My Birthday

Sunday, 10 June 2012

This afternoon, in a fit of uncharacteristic spontaneity, we went to Jennifer’s parents’ house for the day. Jennifer’s sister was there with her family, too, so Owen and Isla got to play with their two cousins.

It’s hot and humid today, exactly like I don’t like it. So the adults pretty much stayed inside. The kids played intermittently in a kiddie pool, on a slip-and-slide, with the hose, and with a sand table.
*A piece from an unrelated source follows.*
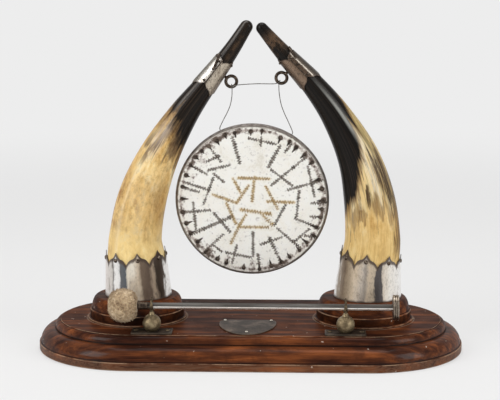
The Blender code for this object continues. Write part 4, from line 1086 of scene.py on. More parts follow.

After we’d been there for a few horus, Jennifer asked me if I’d like her to go out and buy a treat for my birthday. At first, I said no, since it’s not my birthday. My birthday is tomorrow. But, after thinking about if for five minutes or so, I thought to myself: “Don’t be such a ninny, James.” I realized it might be more fun to share cake and ice cream with the extended family than waiting until tomorrow after work. So I changed my mind.

Here I am with my cake:

 From the way I’m holding the cake, it looks like my shirt + the dessert say: “I’m bringing Happy Birthday,” but that was unintentional. Also – holy cow! – do I ever need a haircut. Oh – and that’s my brother-in-law-to-be in the background, there. I mention this merely because it’s not often I get to use a word with four hyphens in it.

Monday, 11 June 2012

So, unless your reading comprehension is deplorably low, it should come as no surprise when I say today is my birthday. I spent the day by going to work and then fighting traffic.  It was glorious.

Actually, in the evening, the four of us went out to eat at Chevy’s, which is a Mexican restaurant. Or, rather, an American interpretation of Mexican food, which is, in fact, the kind of Mexican-food interpretation I like best.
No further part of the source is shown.